2. Temperance “Bones” Brennan and Seeley Booth, Bones
Forensic anthropologist, Temperance Brennan and FBI Special Agent Seeley Booth, like many super crime fighting couples, don’t get along at first. But after six seasons of dating other people but spending most of the waking hours with one another, they are together. But it took a casual sexual encounter, resulting in a daughter, to make the commitment happen.

1.Richard Castle and Kate Beckett, Castle
Best-selling mystery writer Richard Castle (Nathan Fillion) needs a muse for her new book based on a female New York City detective. Enter Detective Kate Beckett (Stana Katic). The sparks fly and they both resist for five seasons because dealing with death threats, bombs, and serial killers is easier than admitting their feelings for  each other…until this season. I was a little worried that once they got together, the show would be less interesting. That hasn’t proven the case. I still look forward to each and every episode. If you want to get caught up on previous Castle seasons, tune the dial to TNT. They are rerunning them regularly.

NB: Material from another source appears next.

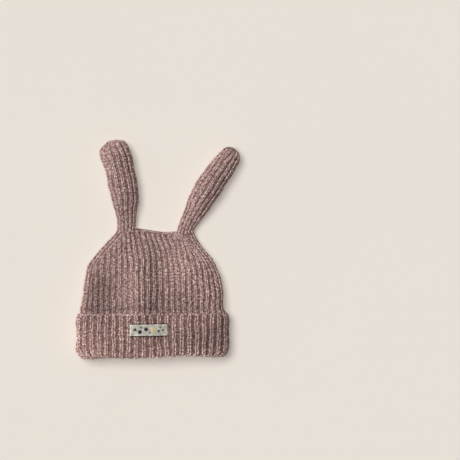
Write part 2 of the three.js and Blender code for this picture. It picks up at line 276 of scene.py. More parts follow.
# Rows of stitches: the courses where they begin, how many courses below the cuff's edge its last one lies,
# and how far down under the cuff the crown's face goes on
CROWN_FIRST_ROW = -2
CUFF_FIRST_ROW = 0
EAR_FIRST_ROW = -1
CUFF_LAST_BELOW = 1.55
FACE_BELOW_EDGE = 3

# A stitch's legs: the courses where they begin and end, the power of the half sine that bows them, their
# size at the ends, and the least and greatest scale of the yarn
LEG_START = -0.3
LEG_END = 1.2
BOW_POWER = 0.8
END_SIZE = 0.4
LEAST_SCALE = 0.3
GREATEST_SCALE = 1.25

# How much wider the cuff's stitches open than the others
CUFF_WIDEN = 1.2

# How unevenly the stitches lie: aside in wales, along in courses, up in metres, and in size
UNEVEN_ASIDE = 0.012
UNEVEN_ALONG = 0.04
UNEVEN_UP = 0.0001
UNEVEN_SIZE = 0.06

# Wales, as shares of a full one, whose valleys begin to open and are open. Then the share of a valley's
# painted shade that a crest has too, and the share that a purl bump takes away
CLOSED_WALE = 0.3
OPEN_WALE = 0.8
CREST_SHADE = 0.6
BUMP_LIGHT = 0.2

# Last rings of the crown's outside: how far they lie above the seam, and half of how far further in
TOP_ROUNDING = (0.0006, 0.0012)

# Rows of the crown's wall behind the cuff and of its inner skin, and the depth of that skin's ribs
HIDDEN_ROWS = 5
INNER_ROWS = 40
INNER_RIB = 0.0005

# Rows of the cuff's lining between its edge and its fold, as shares of the cuff's height
LINING_ROWS = (0.8, 0.5)

# The seam's chain: its first and last wale, the wales from leg to leg and that half a leg spans, the courses
# below the seam where a leg begins and ends, and the size of its yarn
SEAM_FIRST = 7.6
SEAM_LAST = 17.4
SEAM_EVERY = 0.5
SEAM_HALF = 0.32
SEAM_START = 0.12
SEAM_END = 0.02
SEAM_YARN = 0.8

# Loops of the cuff's top edge: middle from a rib's crest and half width in wales, courses below the edge,
# and the size of their yarn, with how unevenly they lie
EDGE_LOOPS = [
    {"middle": 0.0, "half": 0.2, "down": 0.62, "yarn": 1.15},
    {"middle": 0.0, "half": 0.15, "down": 0.38, "yarn": 1.0},
    {"middle": 0.5, "half": 0.3, "down": 0.52, "yarn": 0.95},
]
LOOPS_ASIDE = 0.03
LOOPS_ALONG = 0.08

# Loose fibres: the share of them on each face, the depth of their roots, the least and greatest of their
# lengths and of how far they rise as shares of their own length, and how much thinner their tips are
FIBRE_SHARES = {"crown": 0.45, "cuff": 0.3, "ear_left": 0.125, "ear_right": 0.125}
FIBRE_ROOT = 0.0003
FIBRE_LENGTHS = (0.4, 1.3)
FIBRE_RISES = (0.15, 0.6)
FIBRE_TAPER = 0.6

# Seed of each piece's random numbers
SEEDS = {"crown": 11, "cuff": 12, "ear_left": 20, "ear_right": 21, "fuzz": 31}

# The tape's steps round an end, along and across, how far it sags between the ribs, and a sag's width
# against a rib's
TAPE_BEND_STEPS = 9
TAPE_STEPS = 49
TAPE_CROSS_STEPS = 21
TAPE_SAG = 0.00012
TAPE_SAG_WAVE = 1.15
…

Who are your favorite crime fighting super-couples to watch?
 


Deborah Lacy likes speakeasies, yellow heirloom tomatoes, and crime fiction. She blogs over at Mystery Playground. You can meet her on Twitter @quippy.

Read all Deborah Lacy’s posts for Criminal Element.

Comments

  1. Saundra Peck

    Oh the memories!!! I am sure I am aging myself, but Hart to Hart was sooo romantic to my young self!!! And I love every couple on your list. Thanks for a great post.

  2. Deborah Lacy

    @sk1336 – It was a such a fun show and the locations were fabulous. You are welcome. It was a really fun post to write.

  3. Carmen Pinzon

    I’ve watched and enjoyed most of the shows on your list, but I still hanker for Perry Mason and Della Street. I just know that they were having a torrid affair and we never heard of it because of the sensorship in place at the time!

  4. Deborah Lacy

    @gungluna — I never watched Perry Mason, which I know is a huge hole in my mystery watching background. Maybe I can pick up some episodes.

  5. Laura K. Curtis

    @bungluna –

    I KNOW they were! I just KNOW it!

  6. Terrie Farley Moran

    @Deb–You can usually DVR Perry Mason on the Hallmark Movie Channel. Of course you’ll have to wait until all the holiday movies go away and the regular shows come back.

    @Bungluna and Laura–oh yes they did. And I was all the more sure of it because they were so discrete. But there was always that occasional glance between them. Like Laura, I just KNOW it.

  7. Deborah Lacy

    Thanks all of you. The Perry Mason/Della Street heat sounds smoldering.

  8. Carmen Pinzon

    They used to run all the black and white original episodes on TBS or some such, but I haven’t seen them in a while. The tv movies of the 80’s are ok, but never as good as the original, imo.

  9. bitsy08

    See – I don’t think PM and Della were – on the sly. I think in those days it just wasn’t “seemly” for a woman to have an affair with her boss. I think she respected him and secretly loved him from afar while he never approached her (or – gallows humor – rolled towards her) because of his condition. He also respected and loved “from afar.”

  10. Deborah Lacy

    With all of this Della Perry controversy I really will have to check it out.

  11. Carmen Pinzon

    @bitsy08- I’ve read every Perry Mason novel I could get my hands on and in quite a few there are hints that more’s going on between Perry and Della. Or so my hopefull imagination reads them!